His real name is Zacharias Baer, which is German for bear.
His Latin name is a pun.
It should be Ursis, but as he was a big fellow he called himself Ursinus, which is diminutive
for little bear.
So it was kind of a joke.
It an inside classical joke.
Ursinus is a pioneer of Reformed Theology in certain respects.
Although he didn't start out reformed.
He was born in Silesia which is today a Polish area, but then was German speaking.
He studied under Philip Melanchton and was Melanchton's graduate assistant.
And traveled with him and studied with him for several years, I think perhaps 7 years.
So he was right at the center of the Protestant Reformation as it develops in the 1550s.

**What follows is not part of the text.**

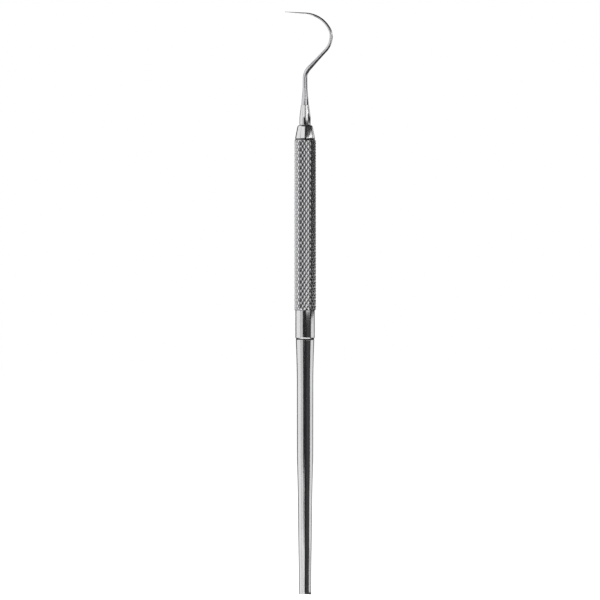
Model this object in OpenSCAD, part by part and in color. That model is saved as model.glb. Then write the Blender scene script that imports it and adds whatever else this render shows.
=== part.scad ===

Just after Melanchton's death he travels.
He's in Geneva, he's in Zurich, and he settles on the Reformed side on a number of issues.
For example The Lord's Supper, Christology, and how to talk about election or the divine
decree.
And he's invited by Fredrick III to join the faculty in Heidelberg, so he goes and becomes
a really significant figure.
He wrote a larger catechism in 1561 and that's where he first explains the covenant of works
as distinct from the covenant of grace.
And then he writes a smaller catechism sort of a condensed version, and then out of that
he is the primary author of the Heidelberg Catechism.
And through his career both in Heidelberg until 1576 and then afterwards in Neustadt
until his death in 1583, he lectured on the Heidelberg Catechism.
He continued to use the larger catechism as well as a teaching document for his students.